OBJECTIVE — For every line in the data below that contains "from", copy the line.

COLLECTED DATA —
- - - - - - -

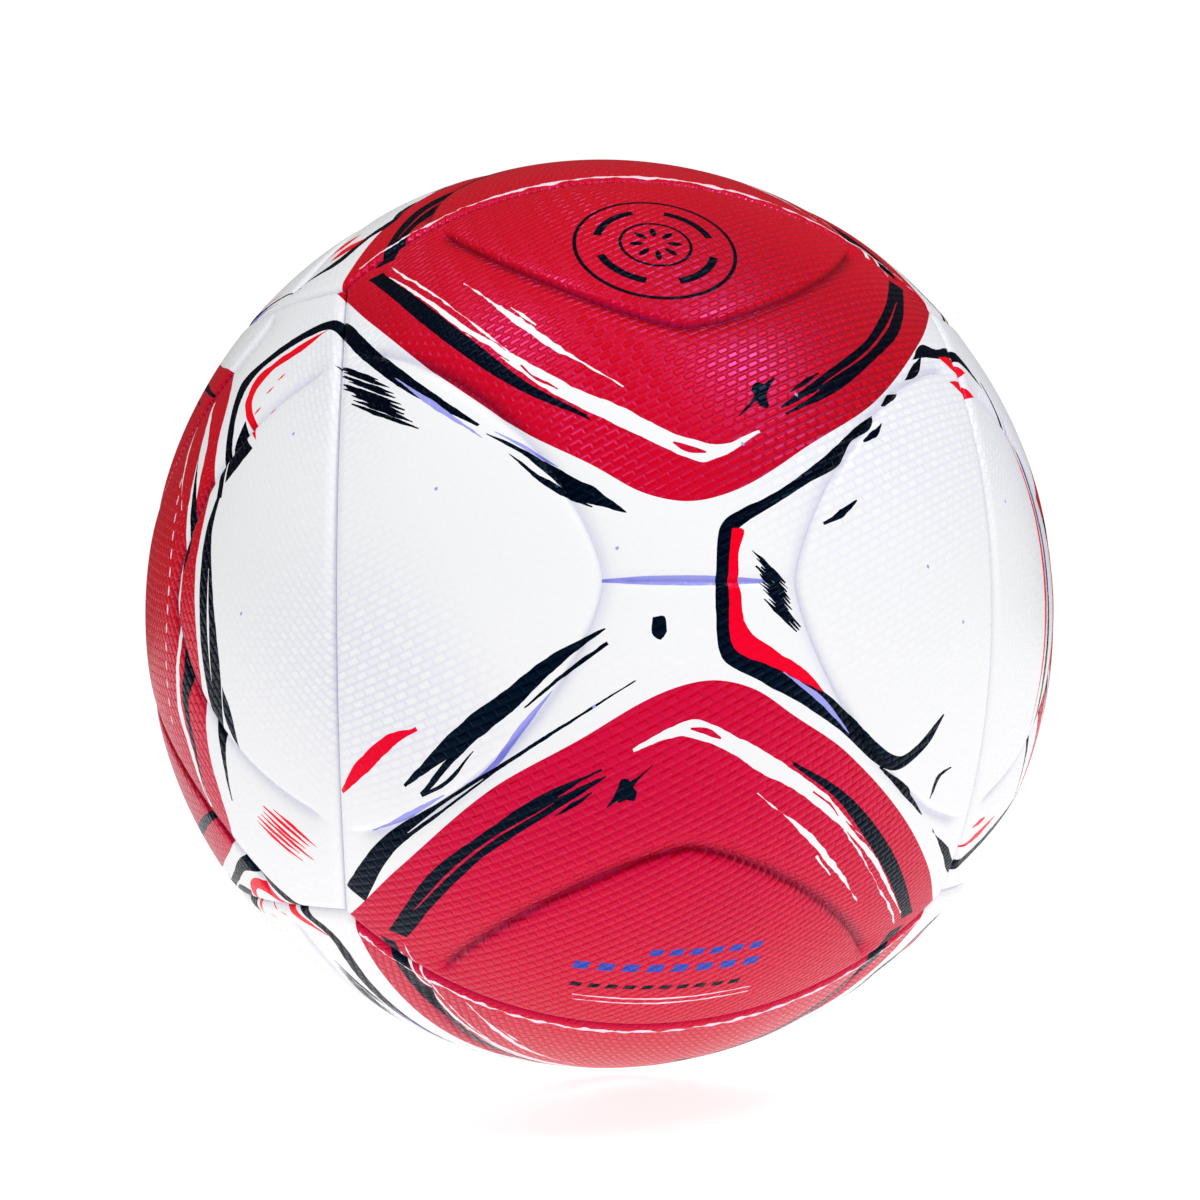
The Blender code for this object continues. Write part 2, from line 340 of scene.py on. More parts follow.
def band(pod, colour, one_edge, other_edge, rough):
    """The shape between two edges, without the points that fall together."""
    outline = np.vstack([one_edge, other_edge[::-1]])
    keep = np.linalg.norm(outline - np.roll(outline, 1, axis=0), axis=1) > LEAST_STEP
    prints.append((colour, pod.directions(roughened(outline[keep], rough))))


def ribbon(pod, colour, outer, inner, rough=0.0):
    """The shape between two smooth edges that run the same way."""
    band(pod, colour, spline(outer), spline(inner), rough)


def brush(pod, colour, points, widths, rough=0.05):
    """A stroke along a smooth line. widths are half widths in degrees, evenly spread along it."""
    line = spline(points)
    along = np.gradient(line, axis=0)
    across = unit(np.stack([-along[:, 1], along[:, 0]], -1))
    stops = np.linspace(0, 1, len(widths))
    half = np.interp(np.linspace(0, 1, len(line)), stops, widths)[:, None]
    band(pod, colour, line + half * across, line - half * across, rough)


def pens(pod, *colours):
    """One brush for each colour."""
    return [partial(brush, pod, colour) for colour in colours]


def blot(pod, colour, x, y, radius):
    """A small uneven splash."""
    angles = np.linspace(0, 2 * math.pi, 10)
    reach = radius * np.tile((1.0, 0.72, 0.9), 4)[: len(angles)] * chance.uniform(0.75, 1.25, len(angles))
    reach[-1] = reach[0]
    outline = np.stack([x + 0.8 * reach * np.cos(angles), y + reach * np.sin(angles)], -1)
    fill(pod, colour, outline)


def shade_specks(pod, places):
    """Tiny marks of painted shade."""
    for x, y in places:
        fill(pod, "lilac_shade", [(x, y), (x + 0.3, y + 0.14)], [(x + 0.36, y - 0.16), (x + 0.06, y - 0.3)])


def hatch(pod, colour, start, end, depth, count, width=0.3):
    """Close parallel scribbles from the line start-end, each running by depth."""
    start, end, depth = (np.asarray(p, float) for p in (start, end, depth))
    for index in range(count):
        middle = start + (end - start) * (index + 0.5) / count
        reach = depth * chance.uniform(0.75, 1.15)
        shift = depth * chance.uniform(-0.12, 0.12)
        sway = (end - start) / count * chance.uniform(-0.3, 0.3)
        points = [middle + shift - reach / 2, middle + sway, middle + shift + reach / 2]
        brush(pod, colour, points, (0.05, width, width, 0.05), rough=0.06)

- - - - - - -

IN RESPONSE —
The Blender code for this object continues. Write part 2, from line 340 of scene.py on. More parts follow.
    """Close parallel scribbles from the line start-end, each running by depth."""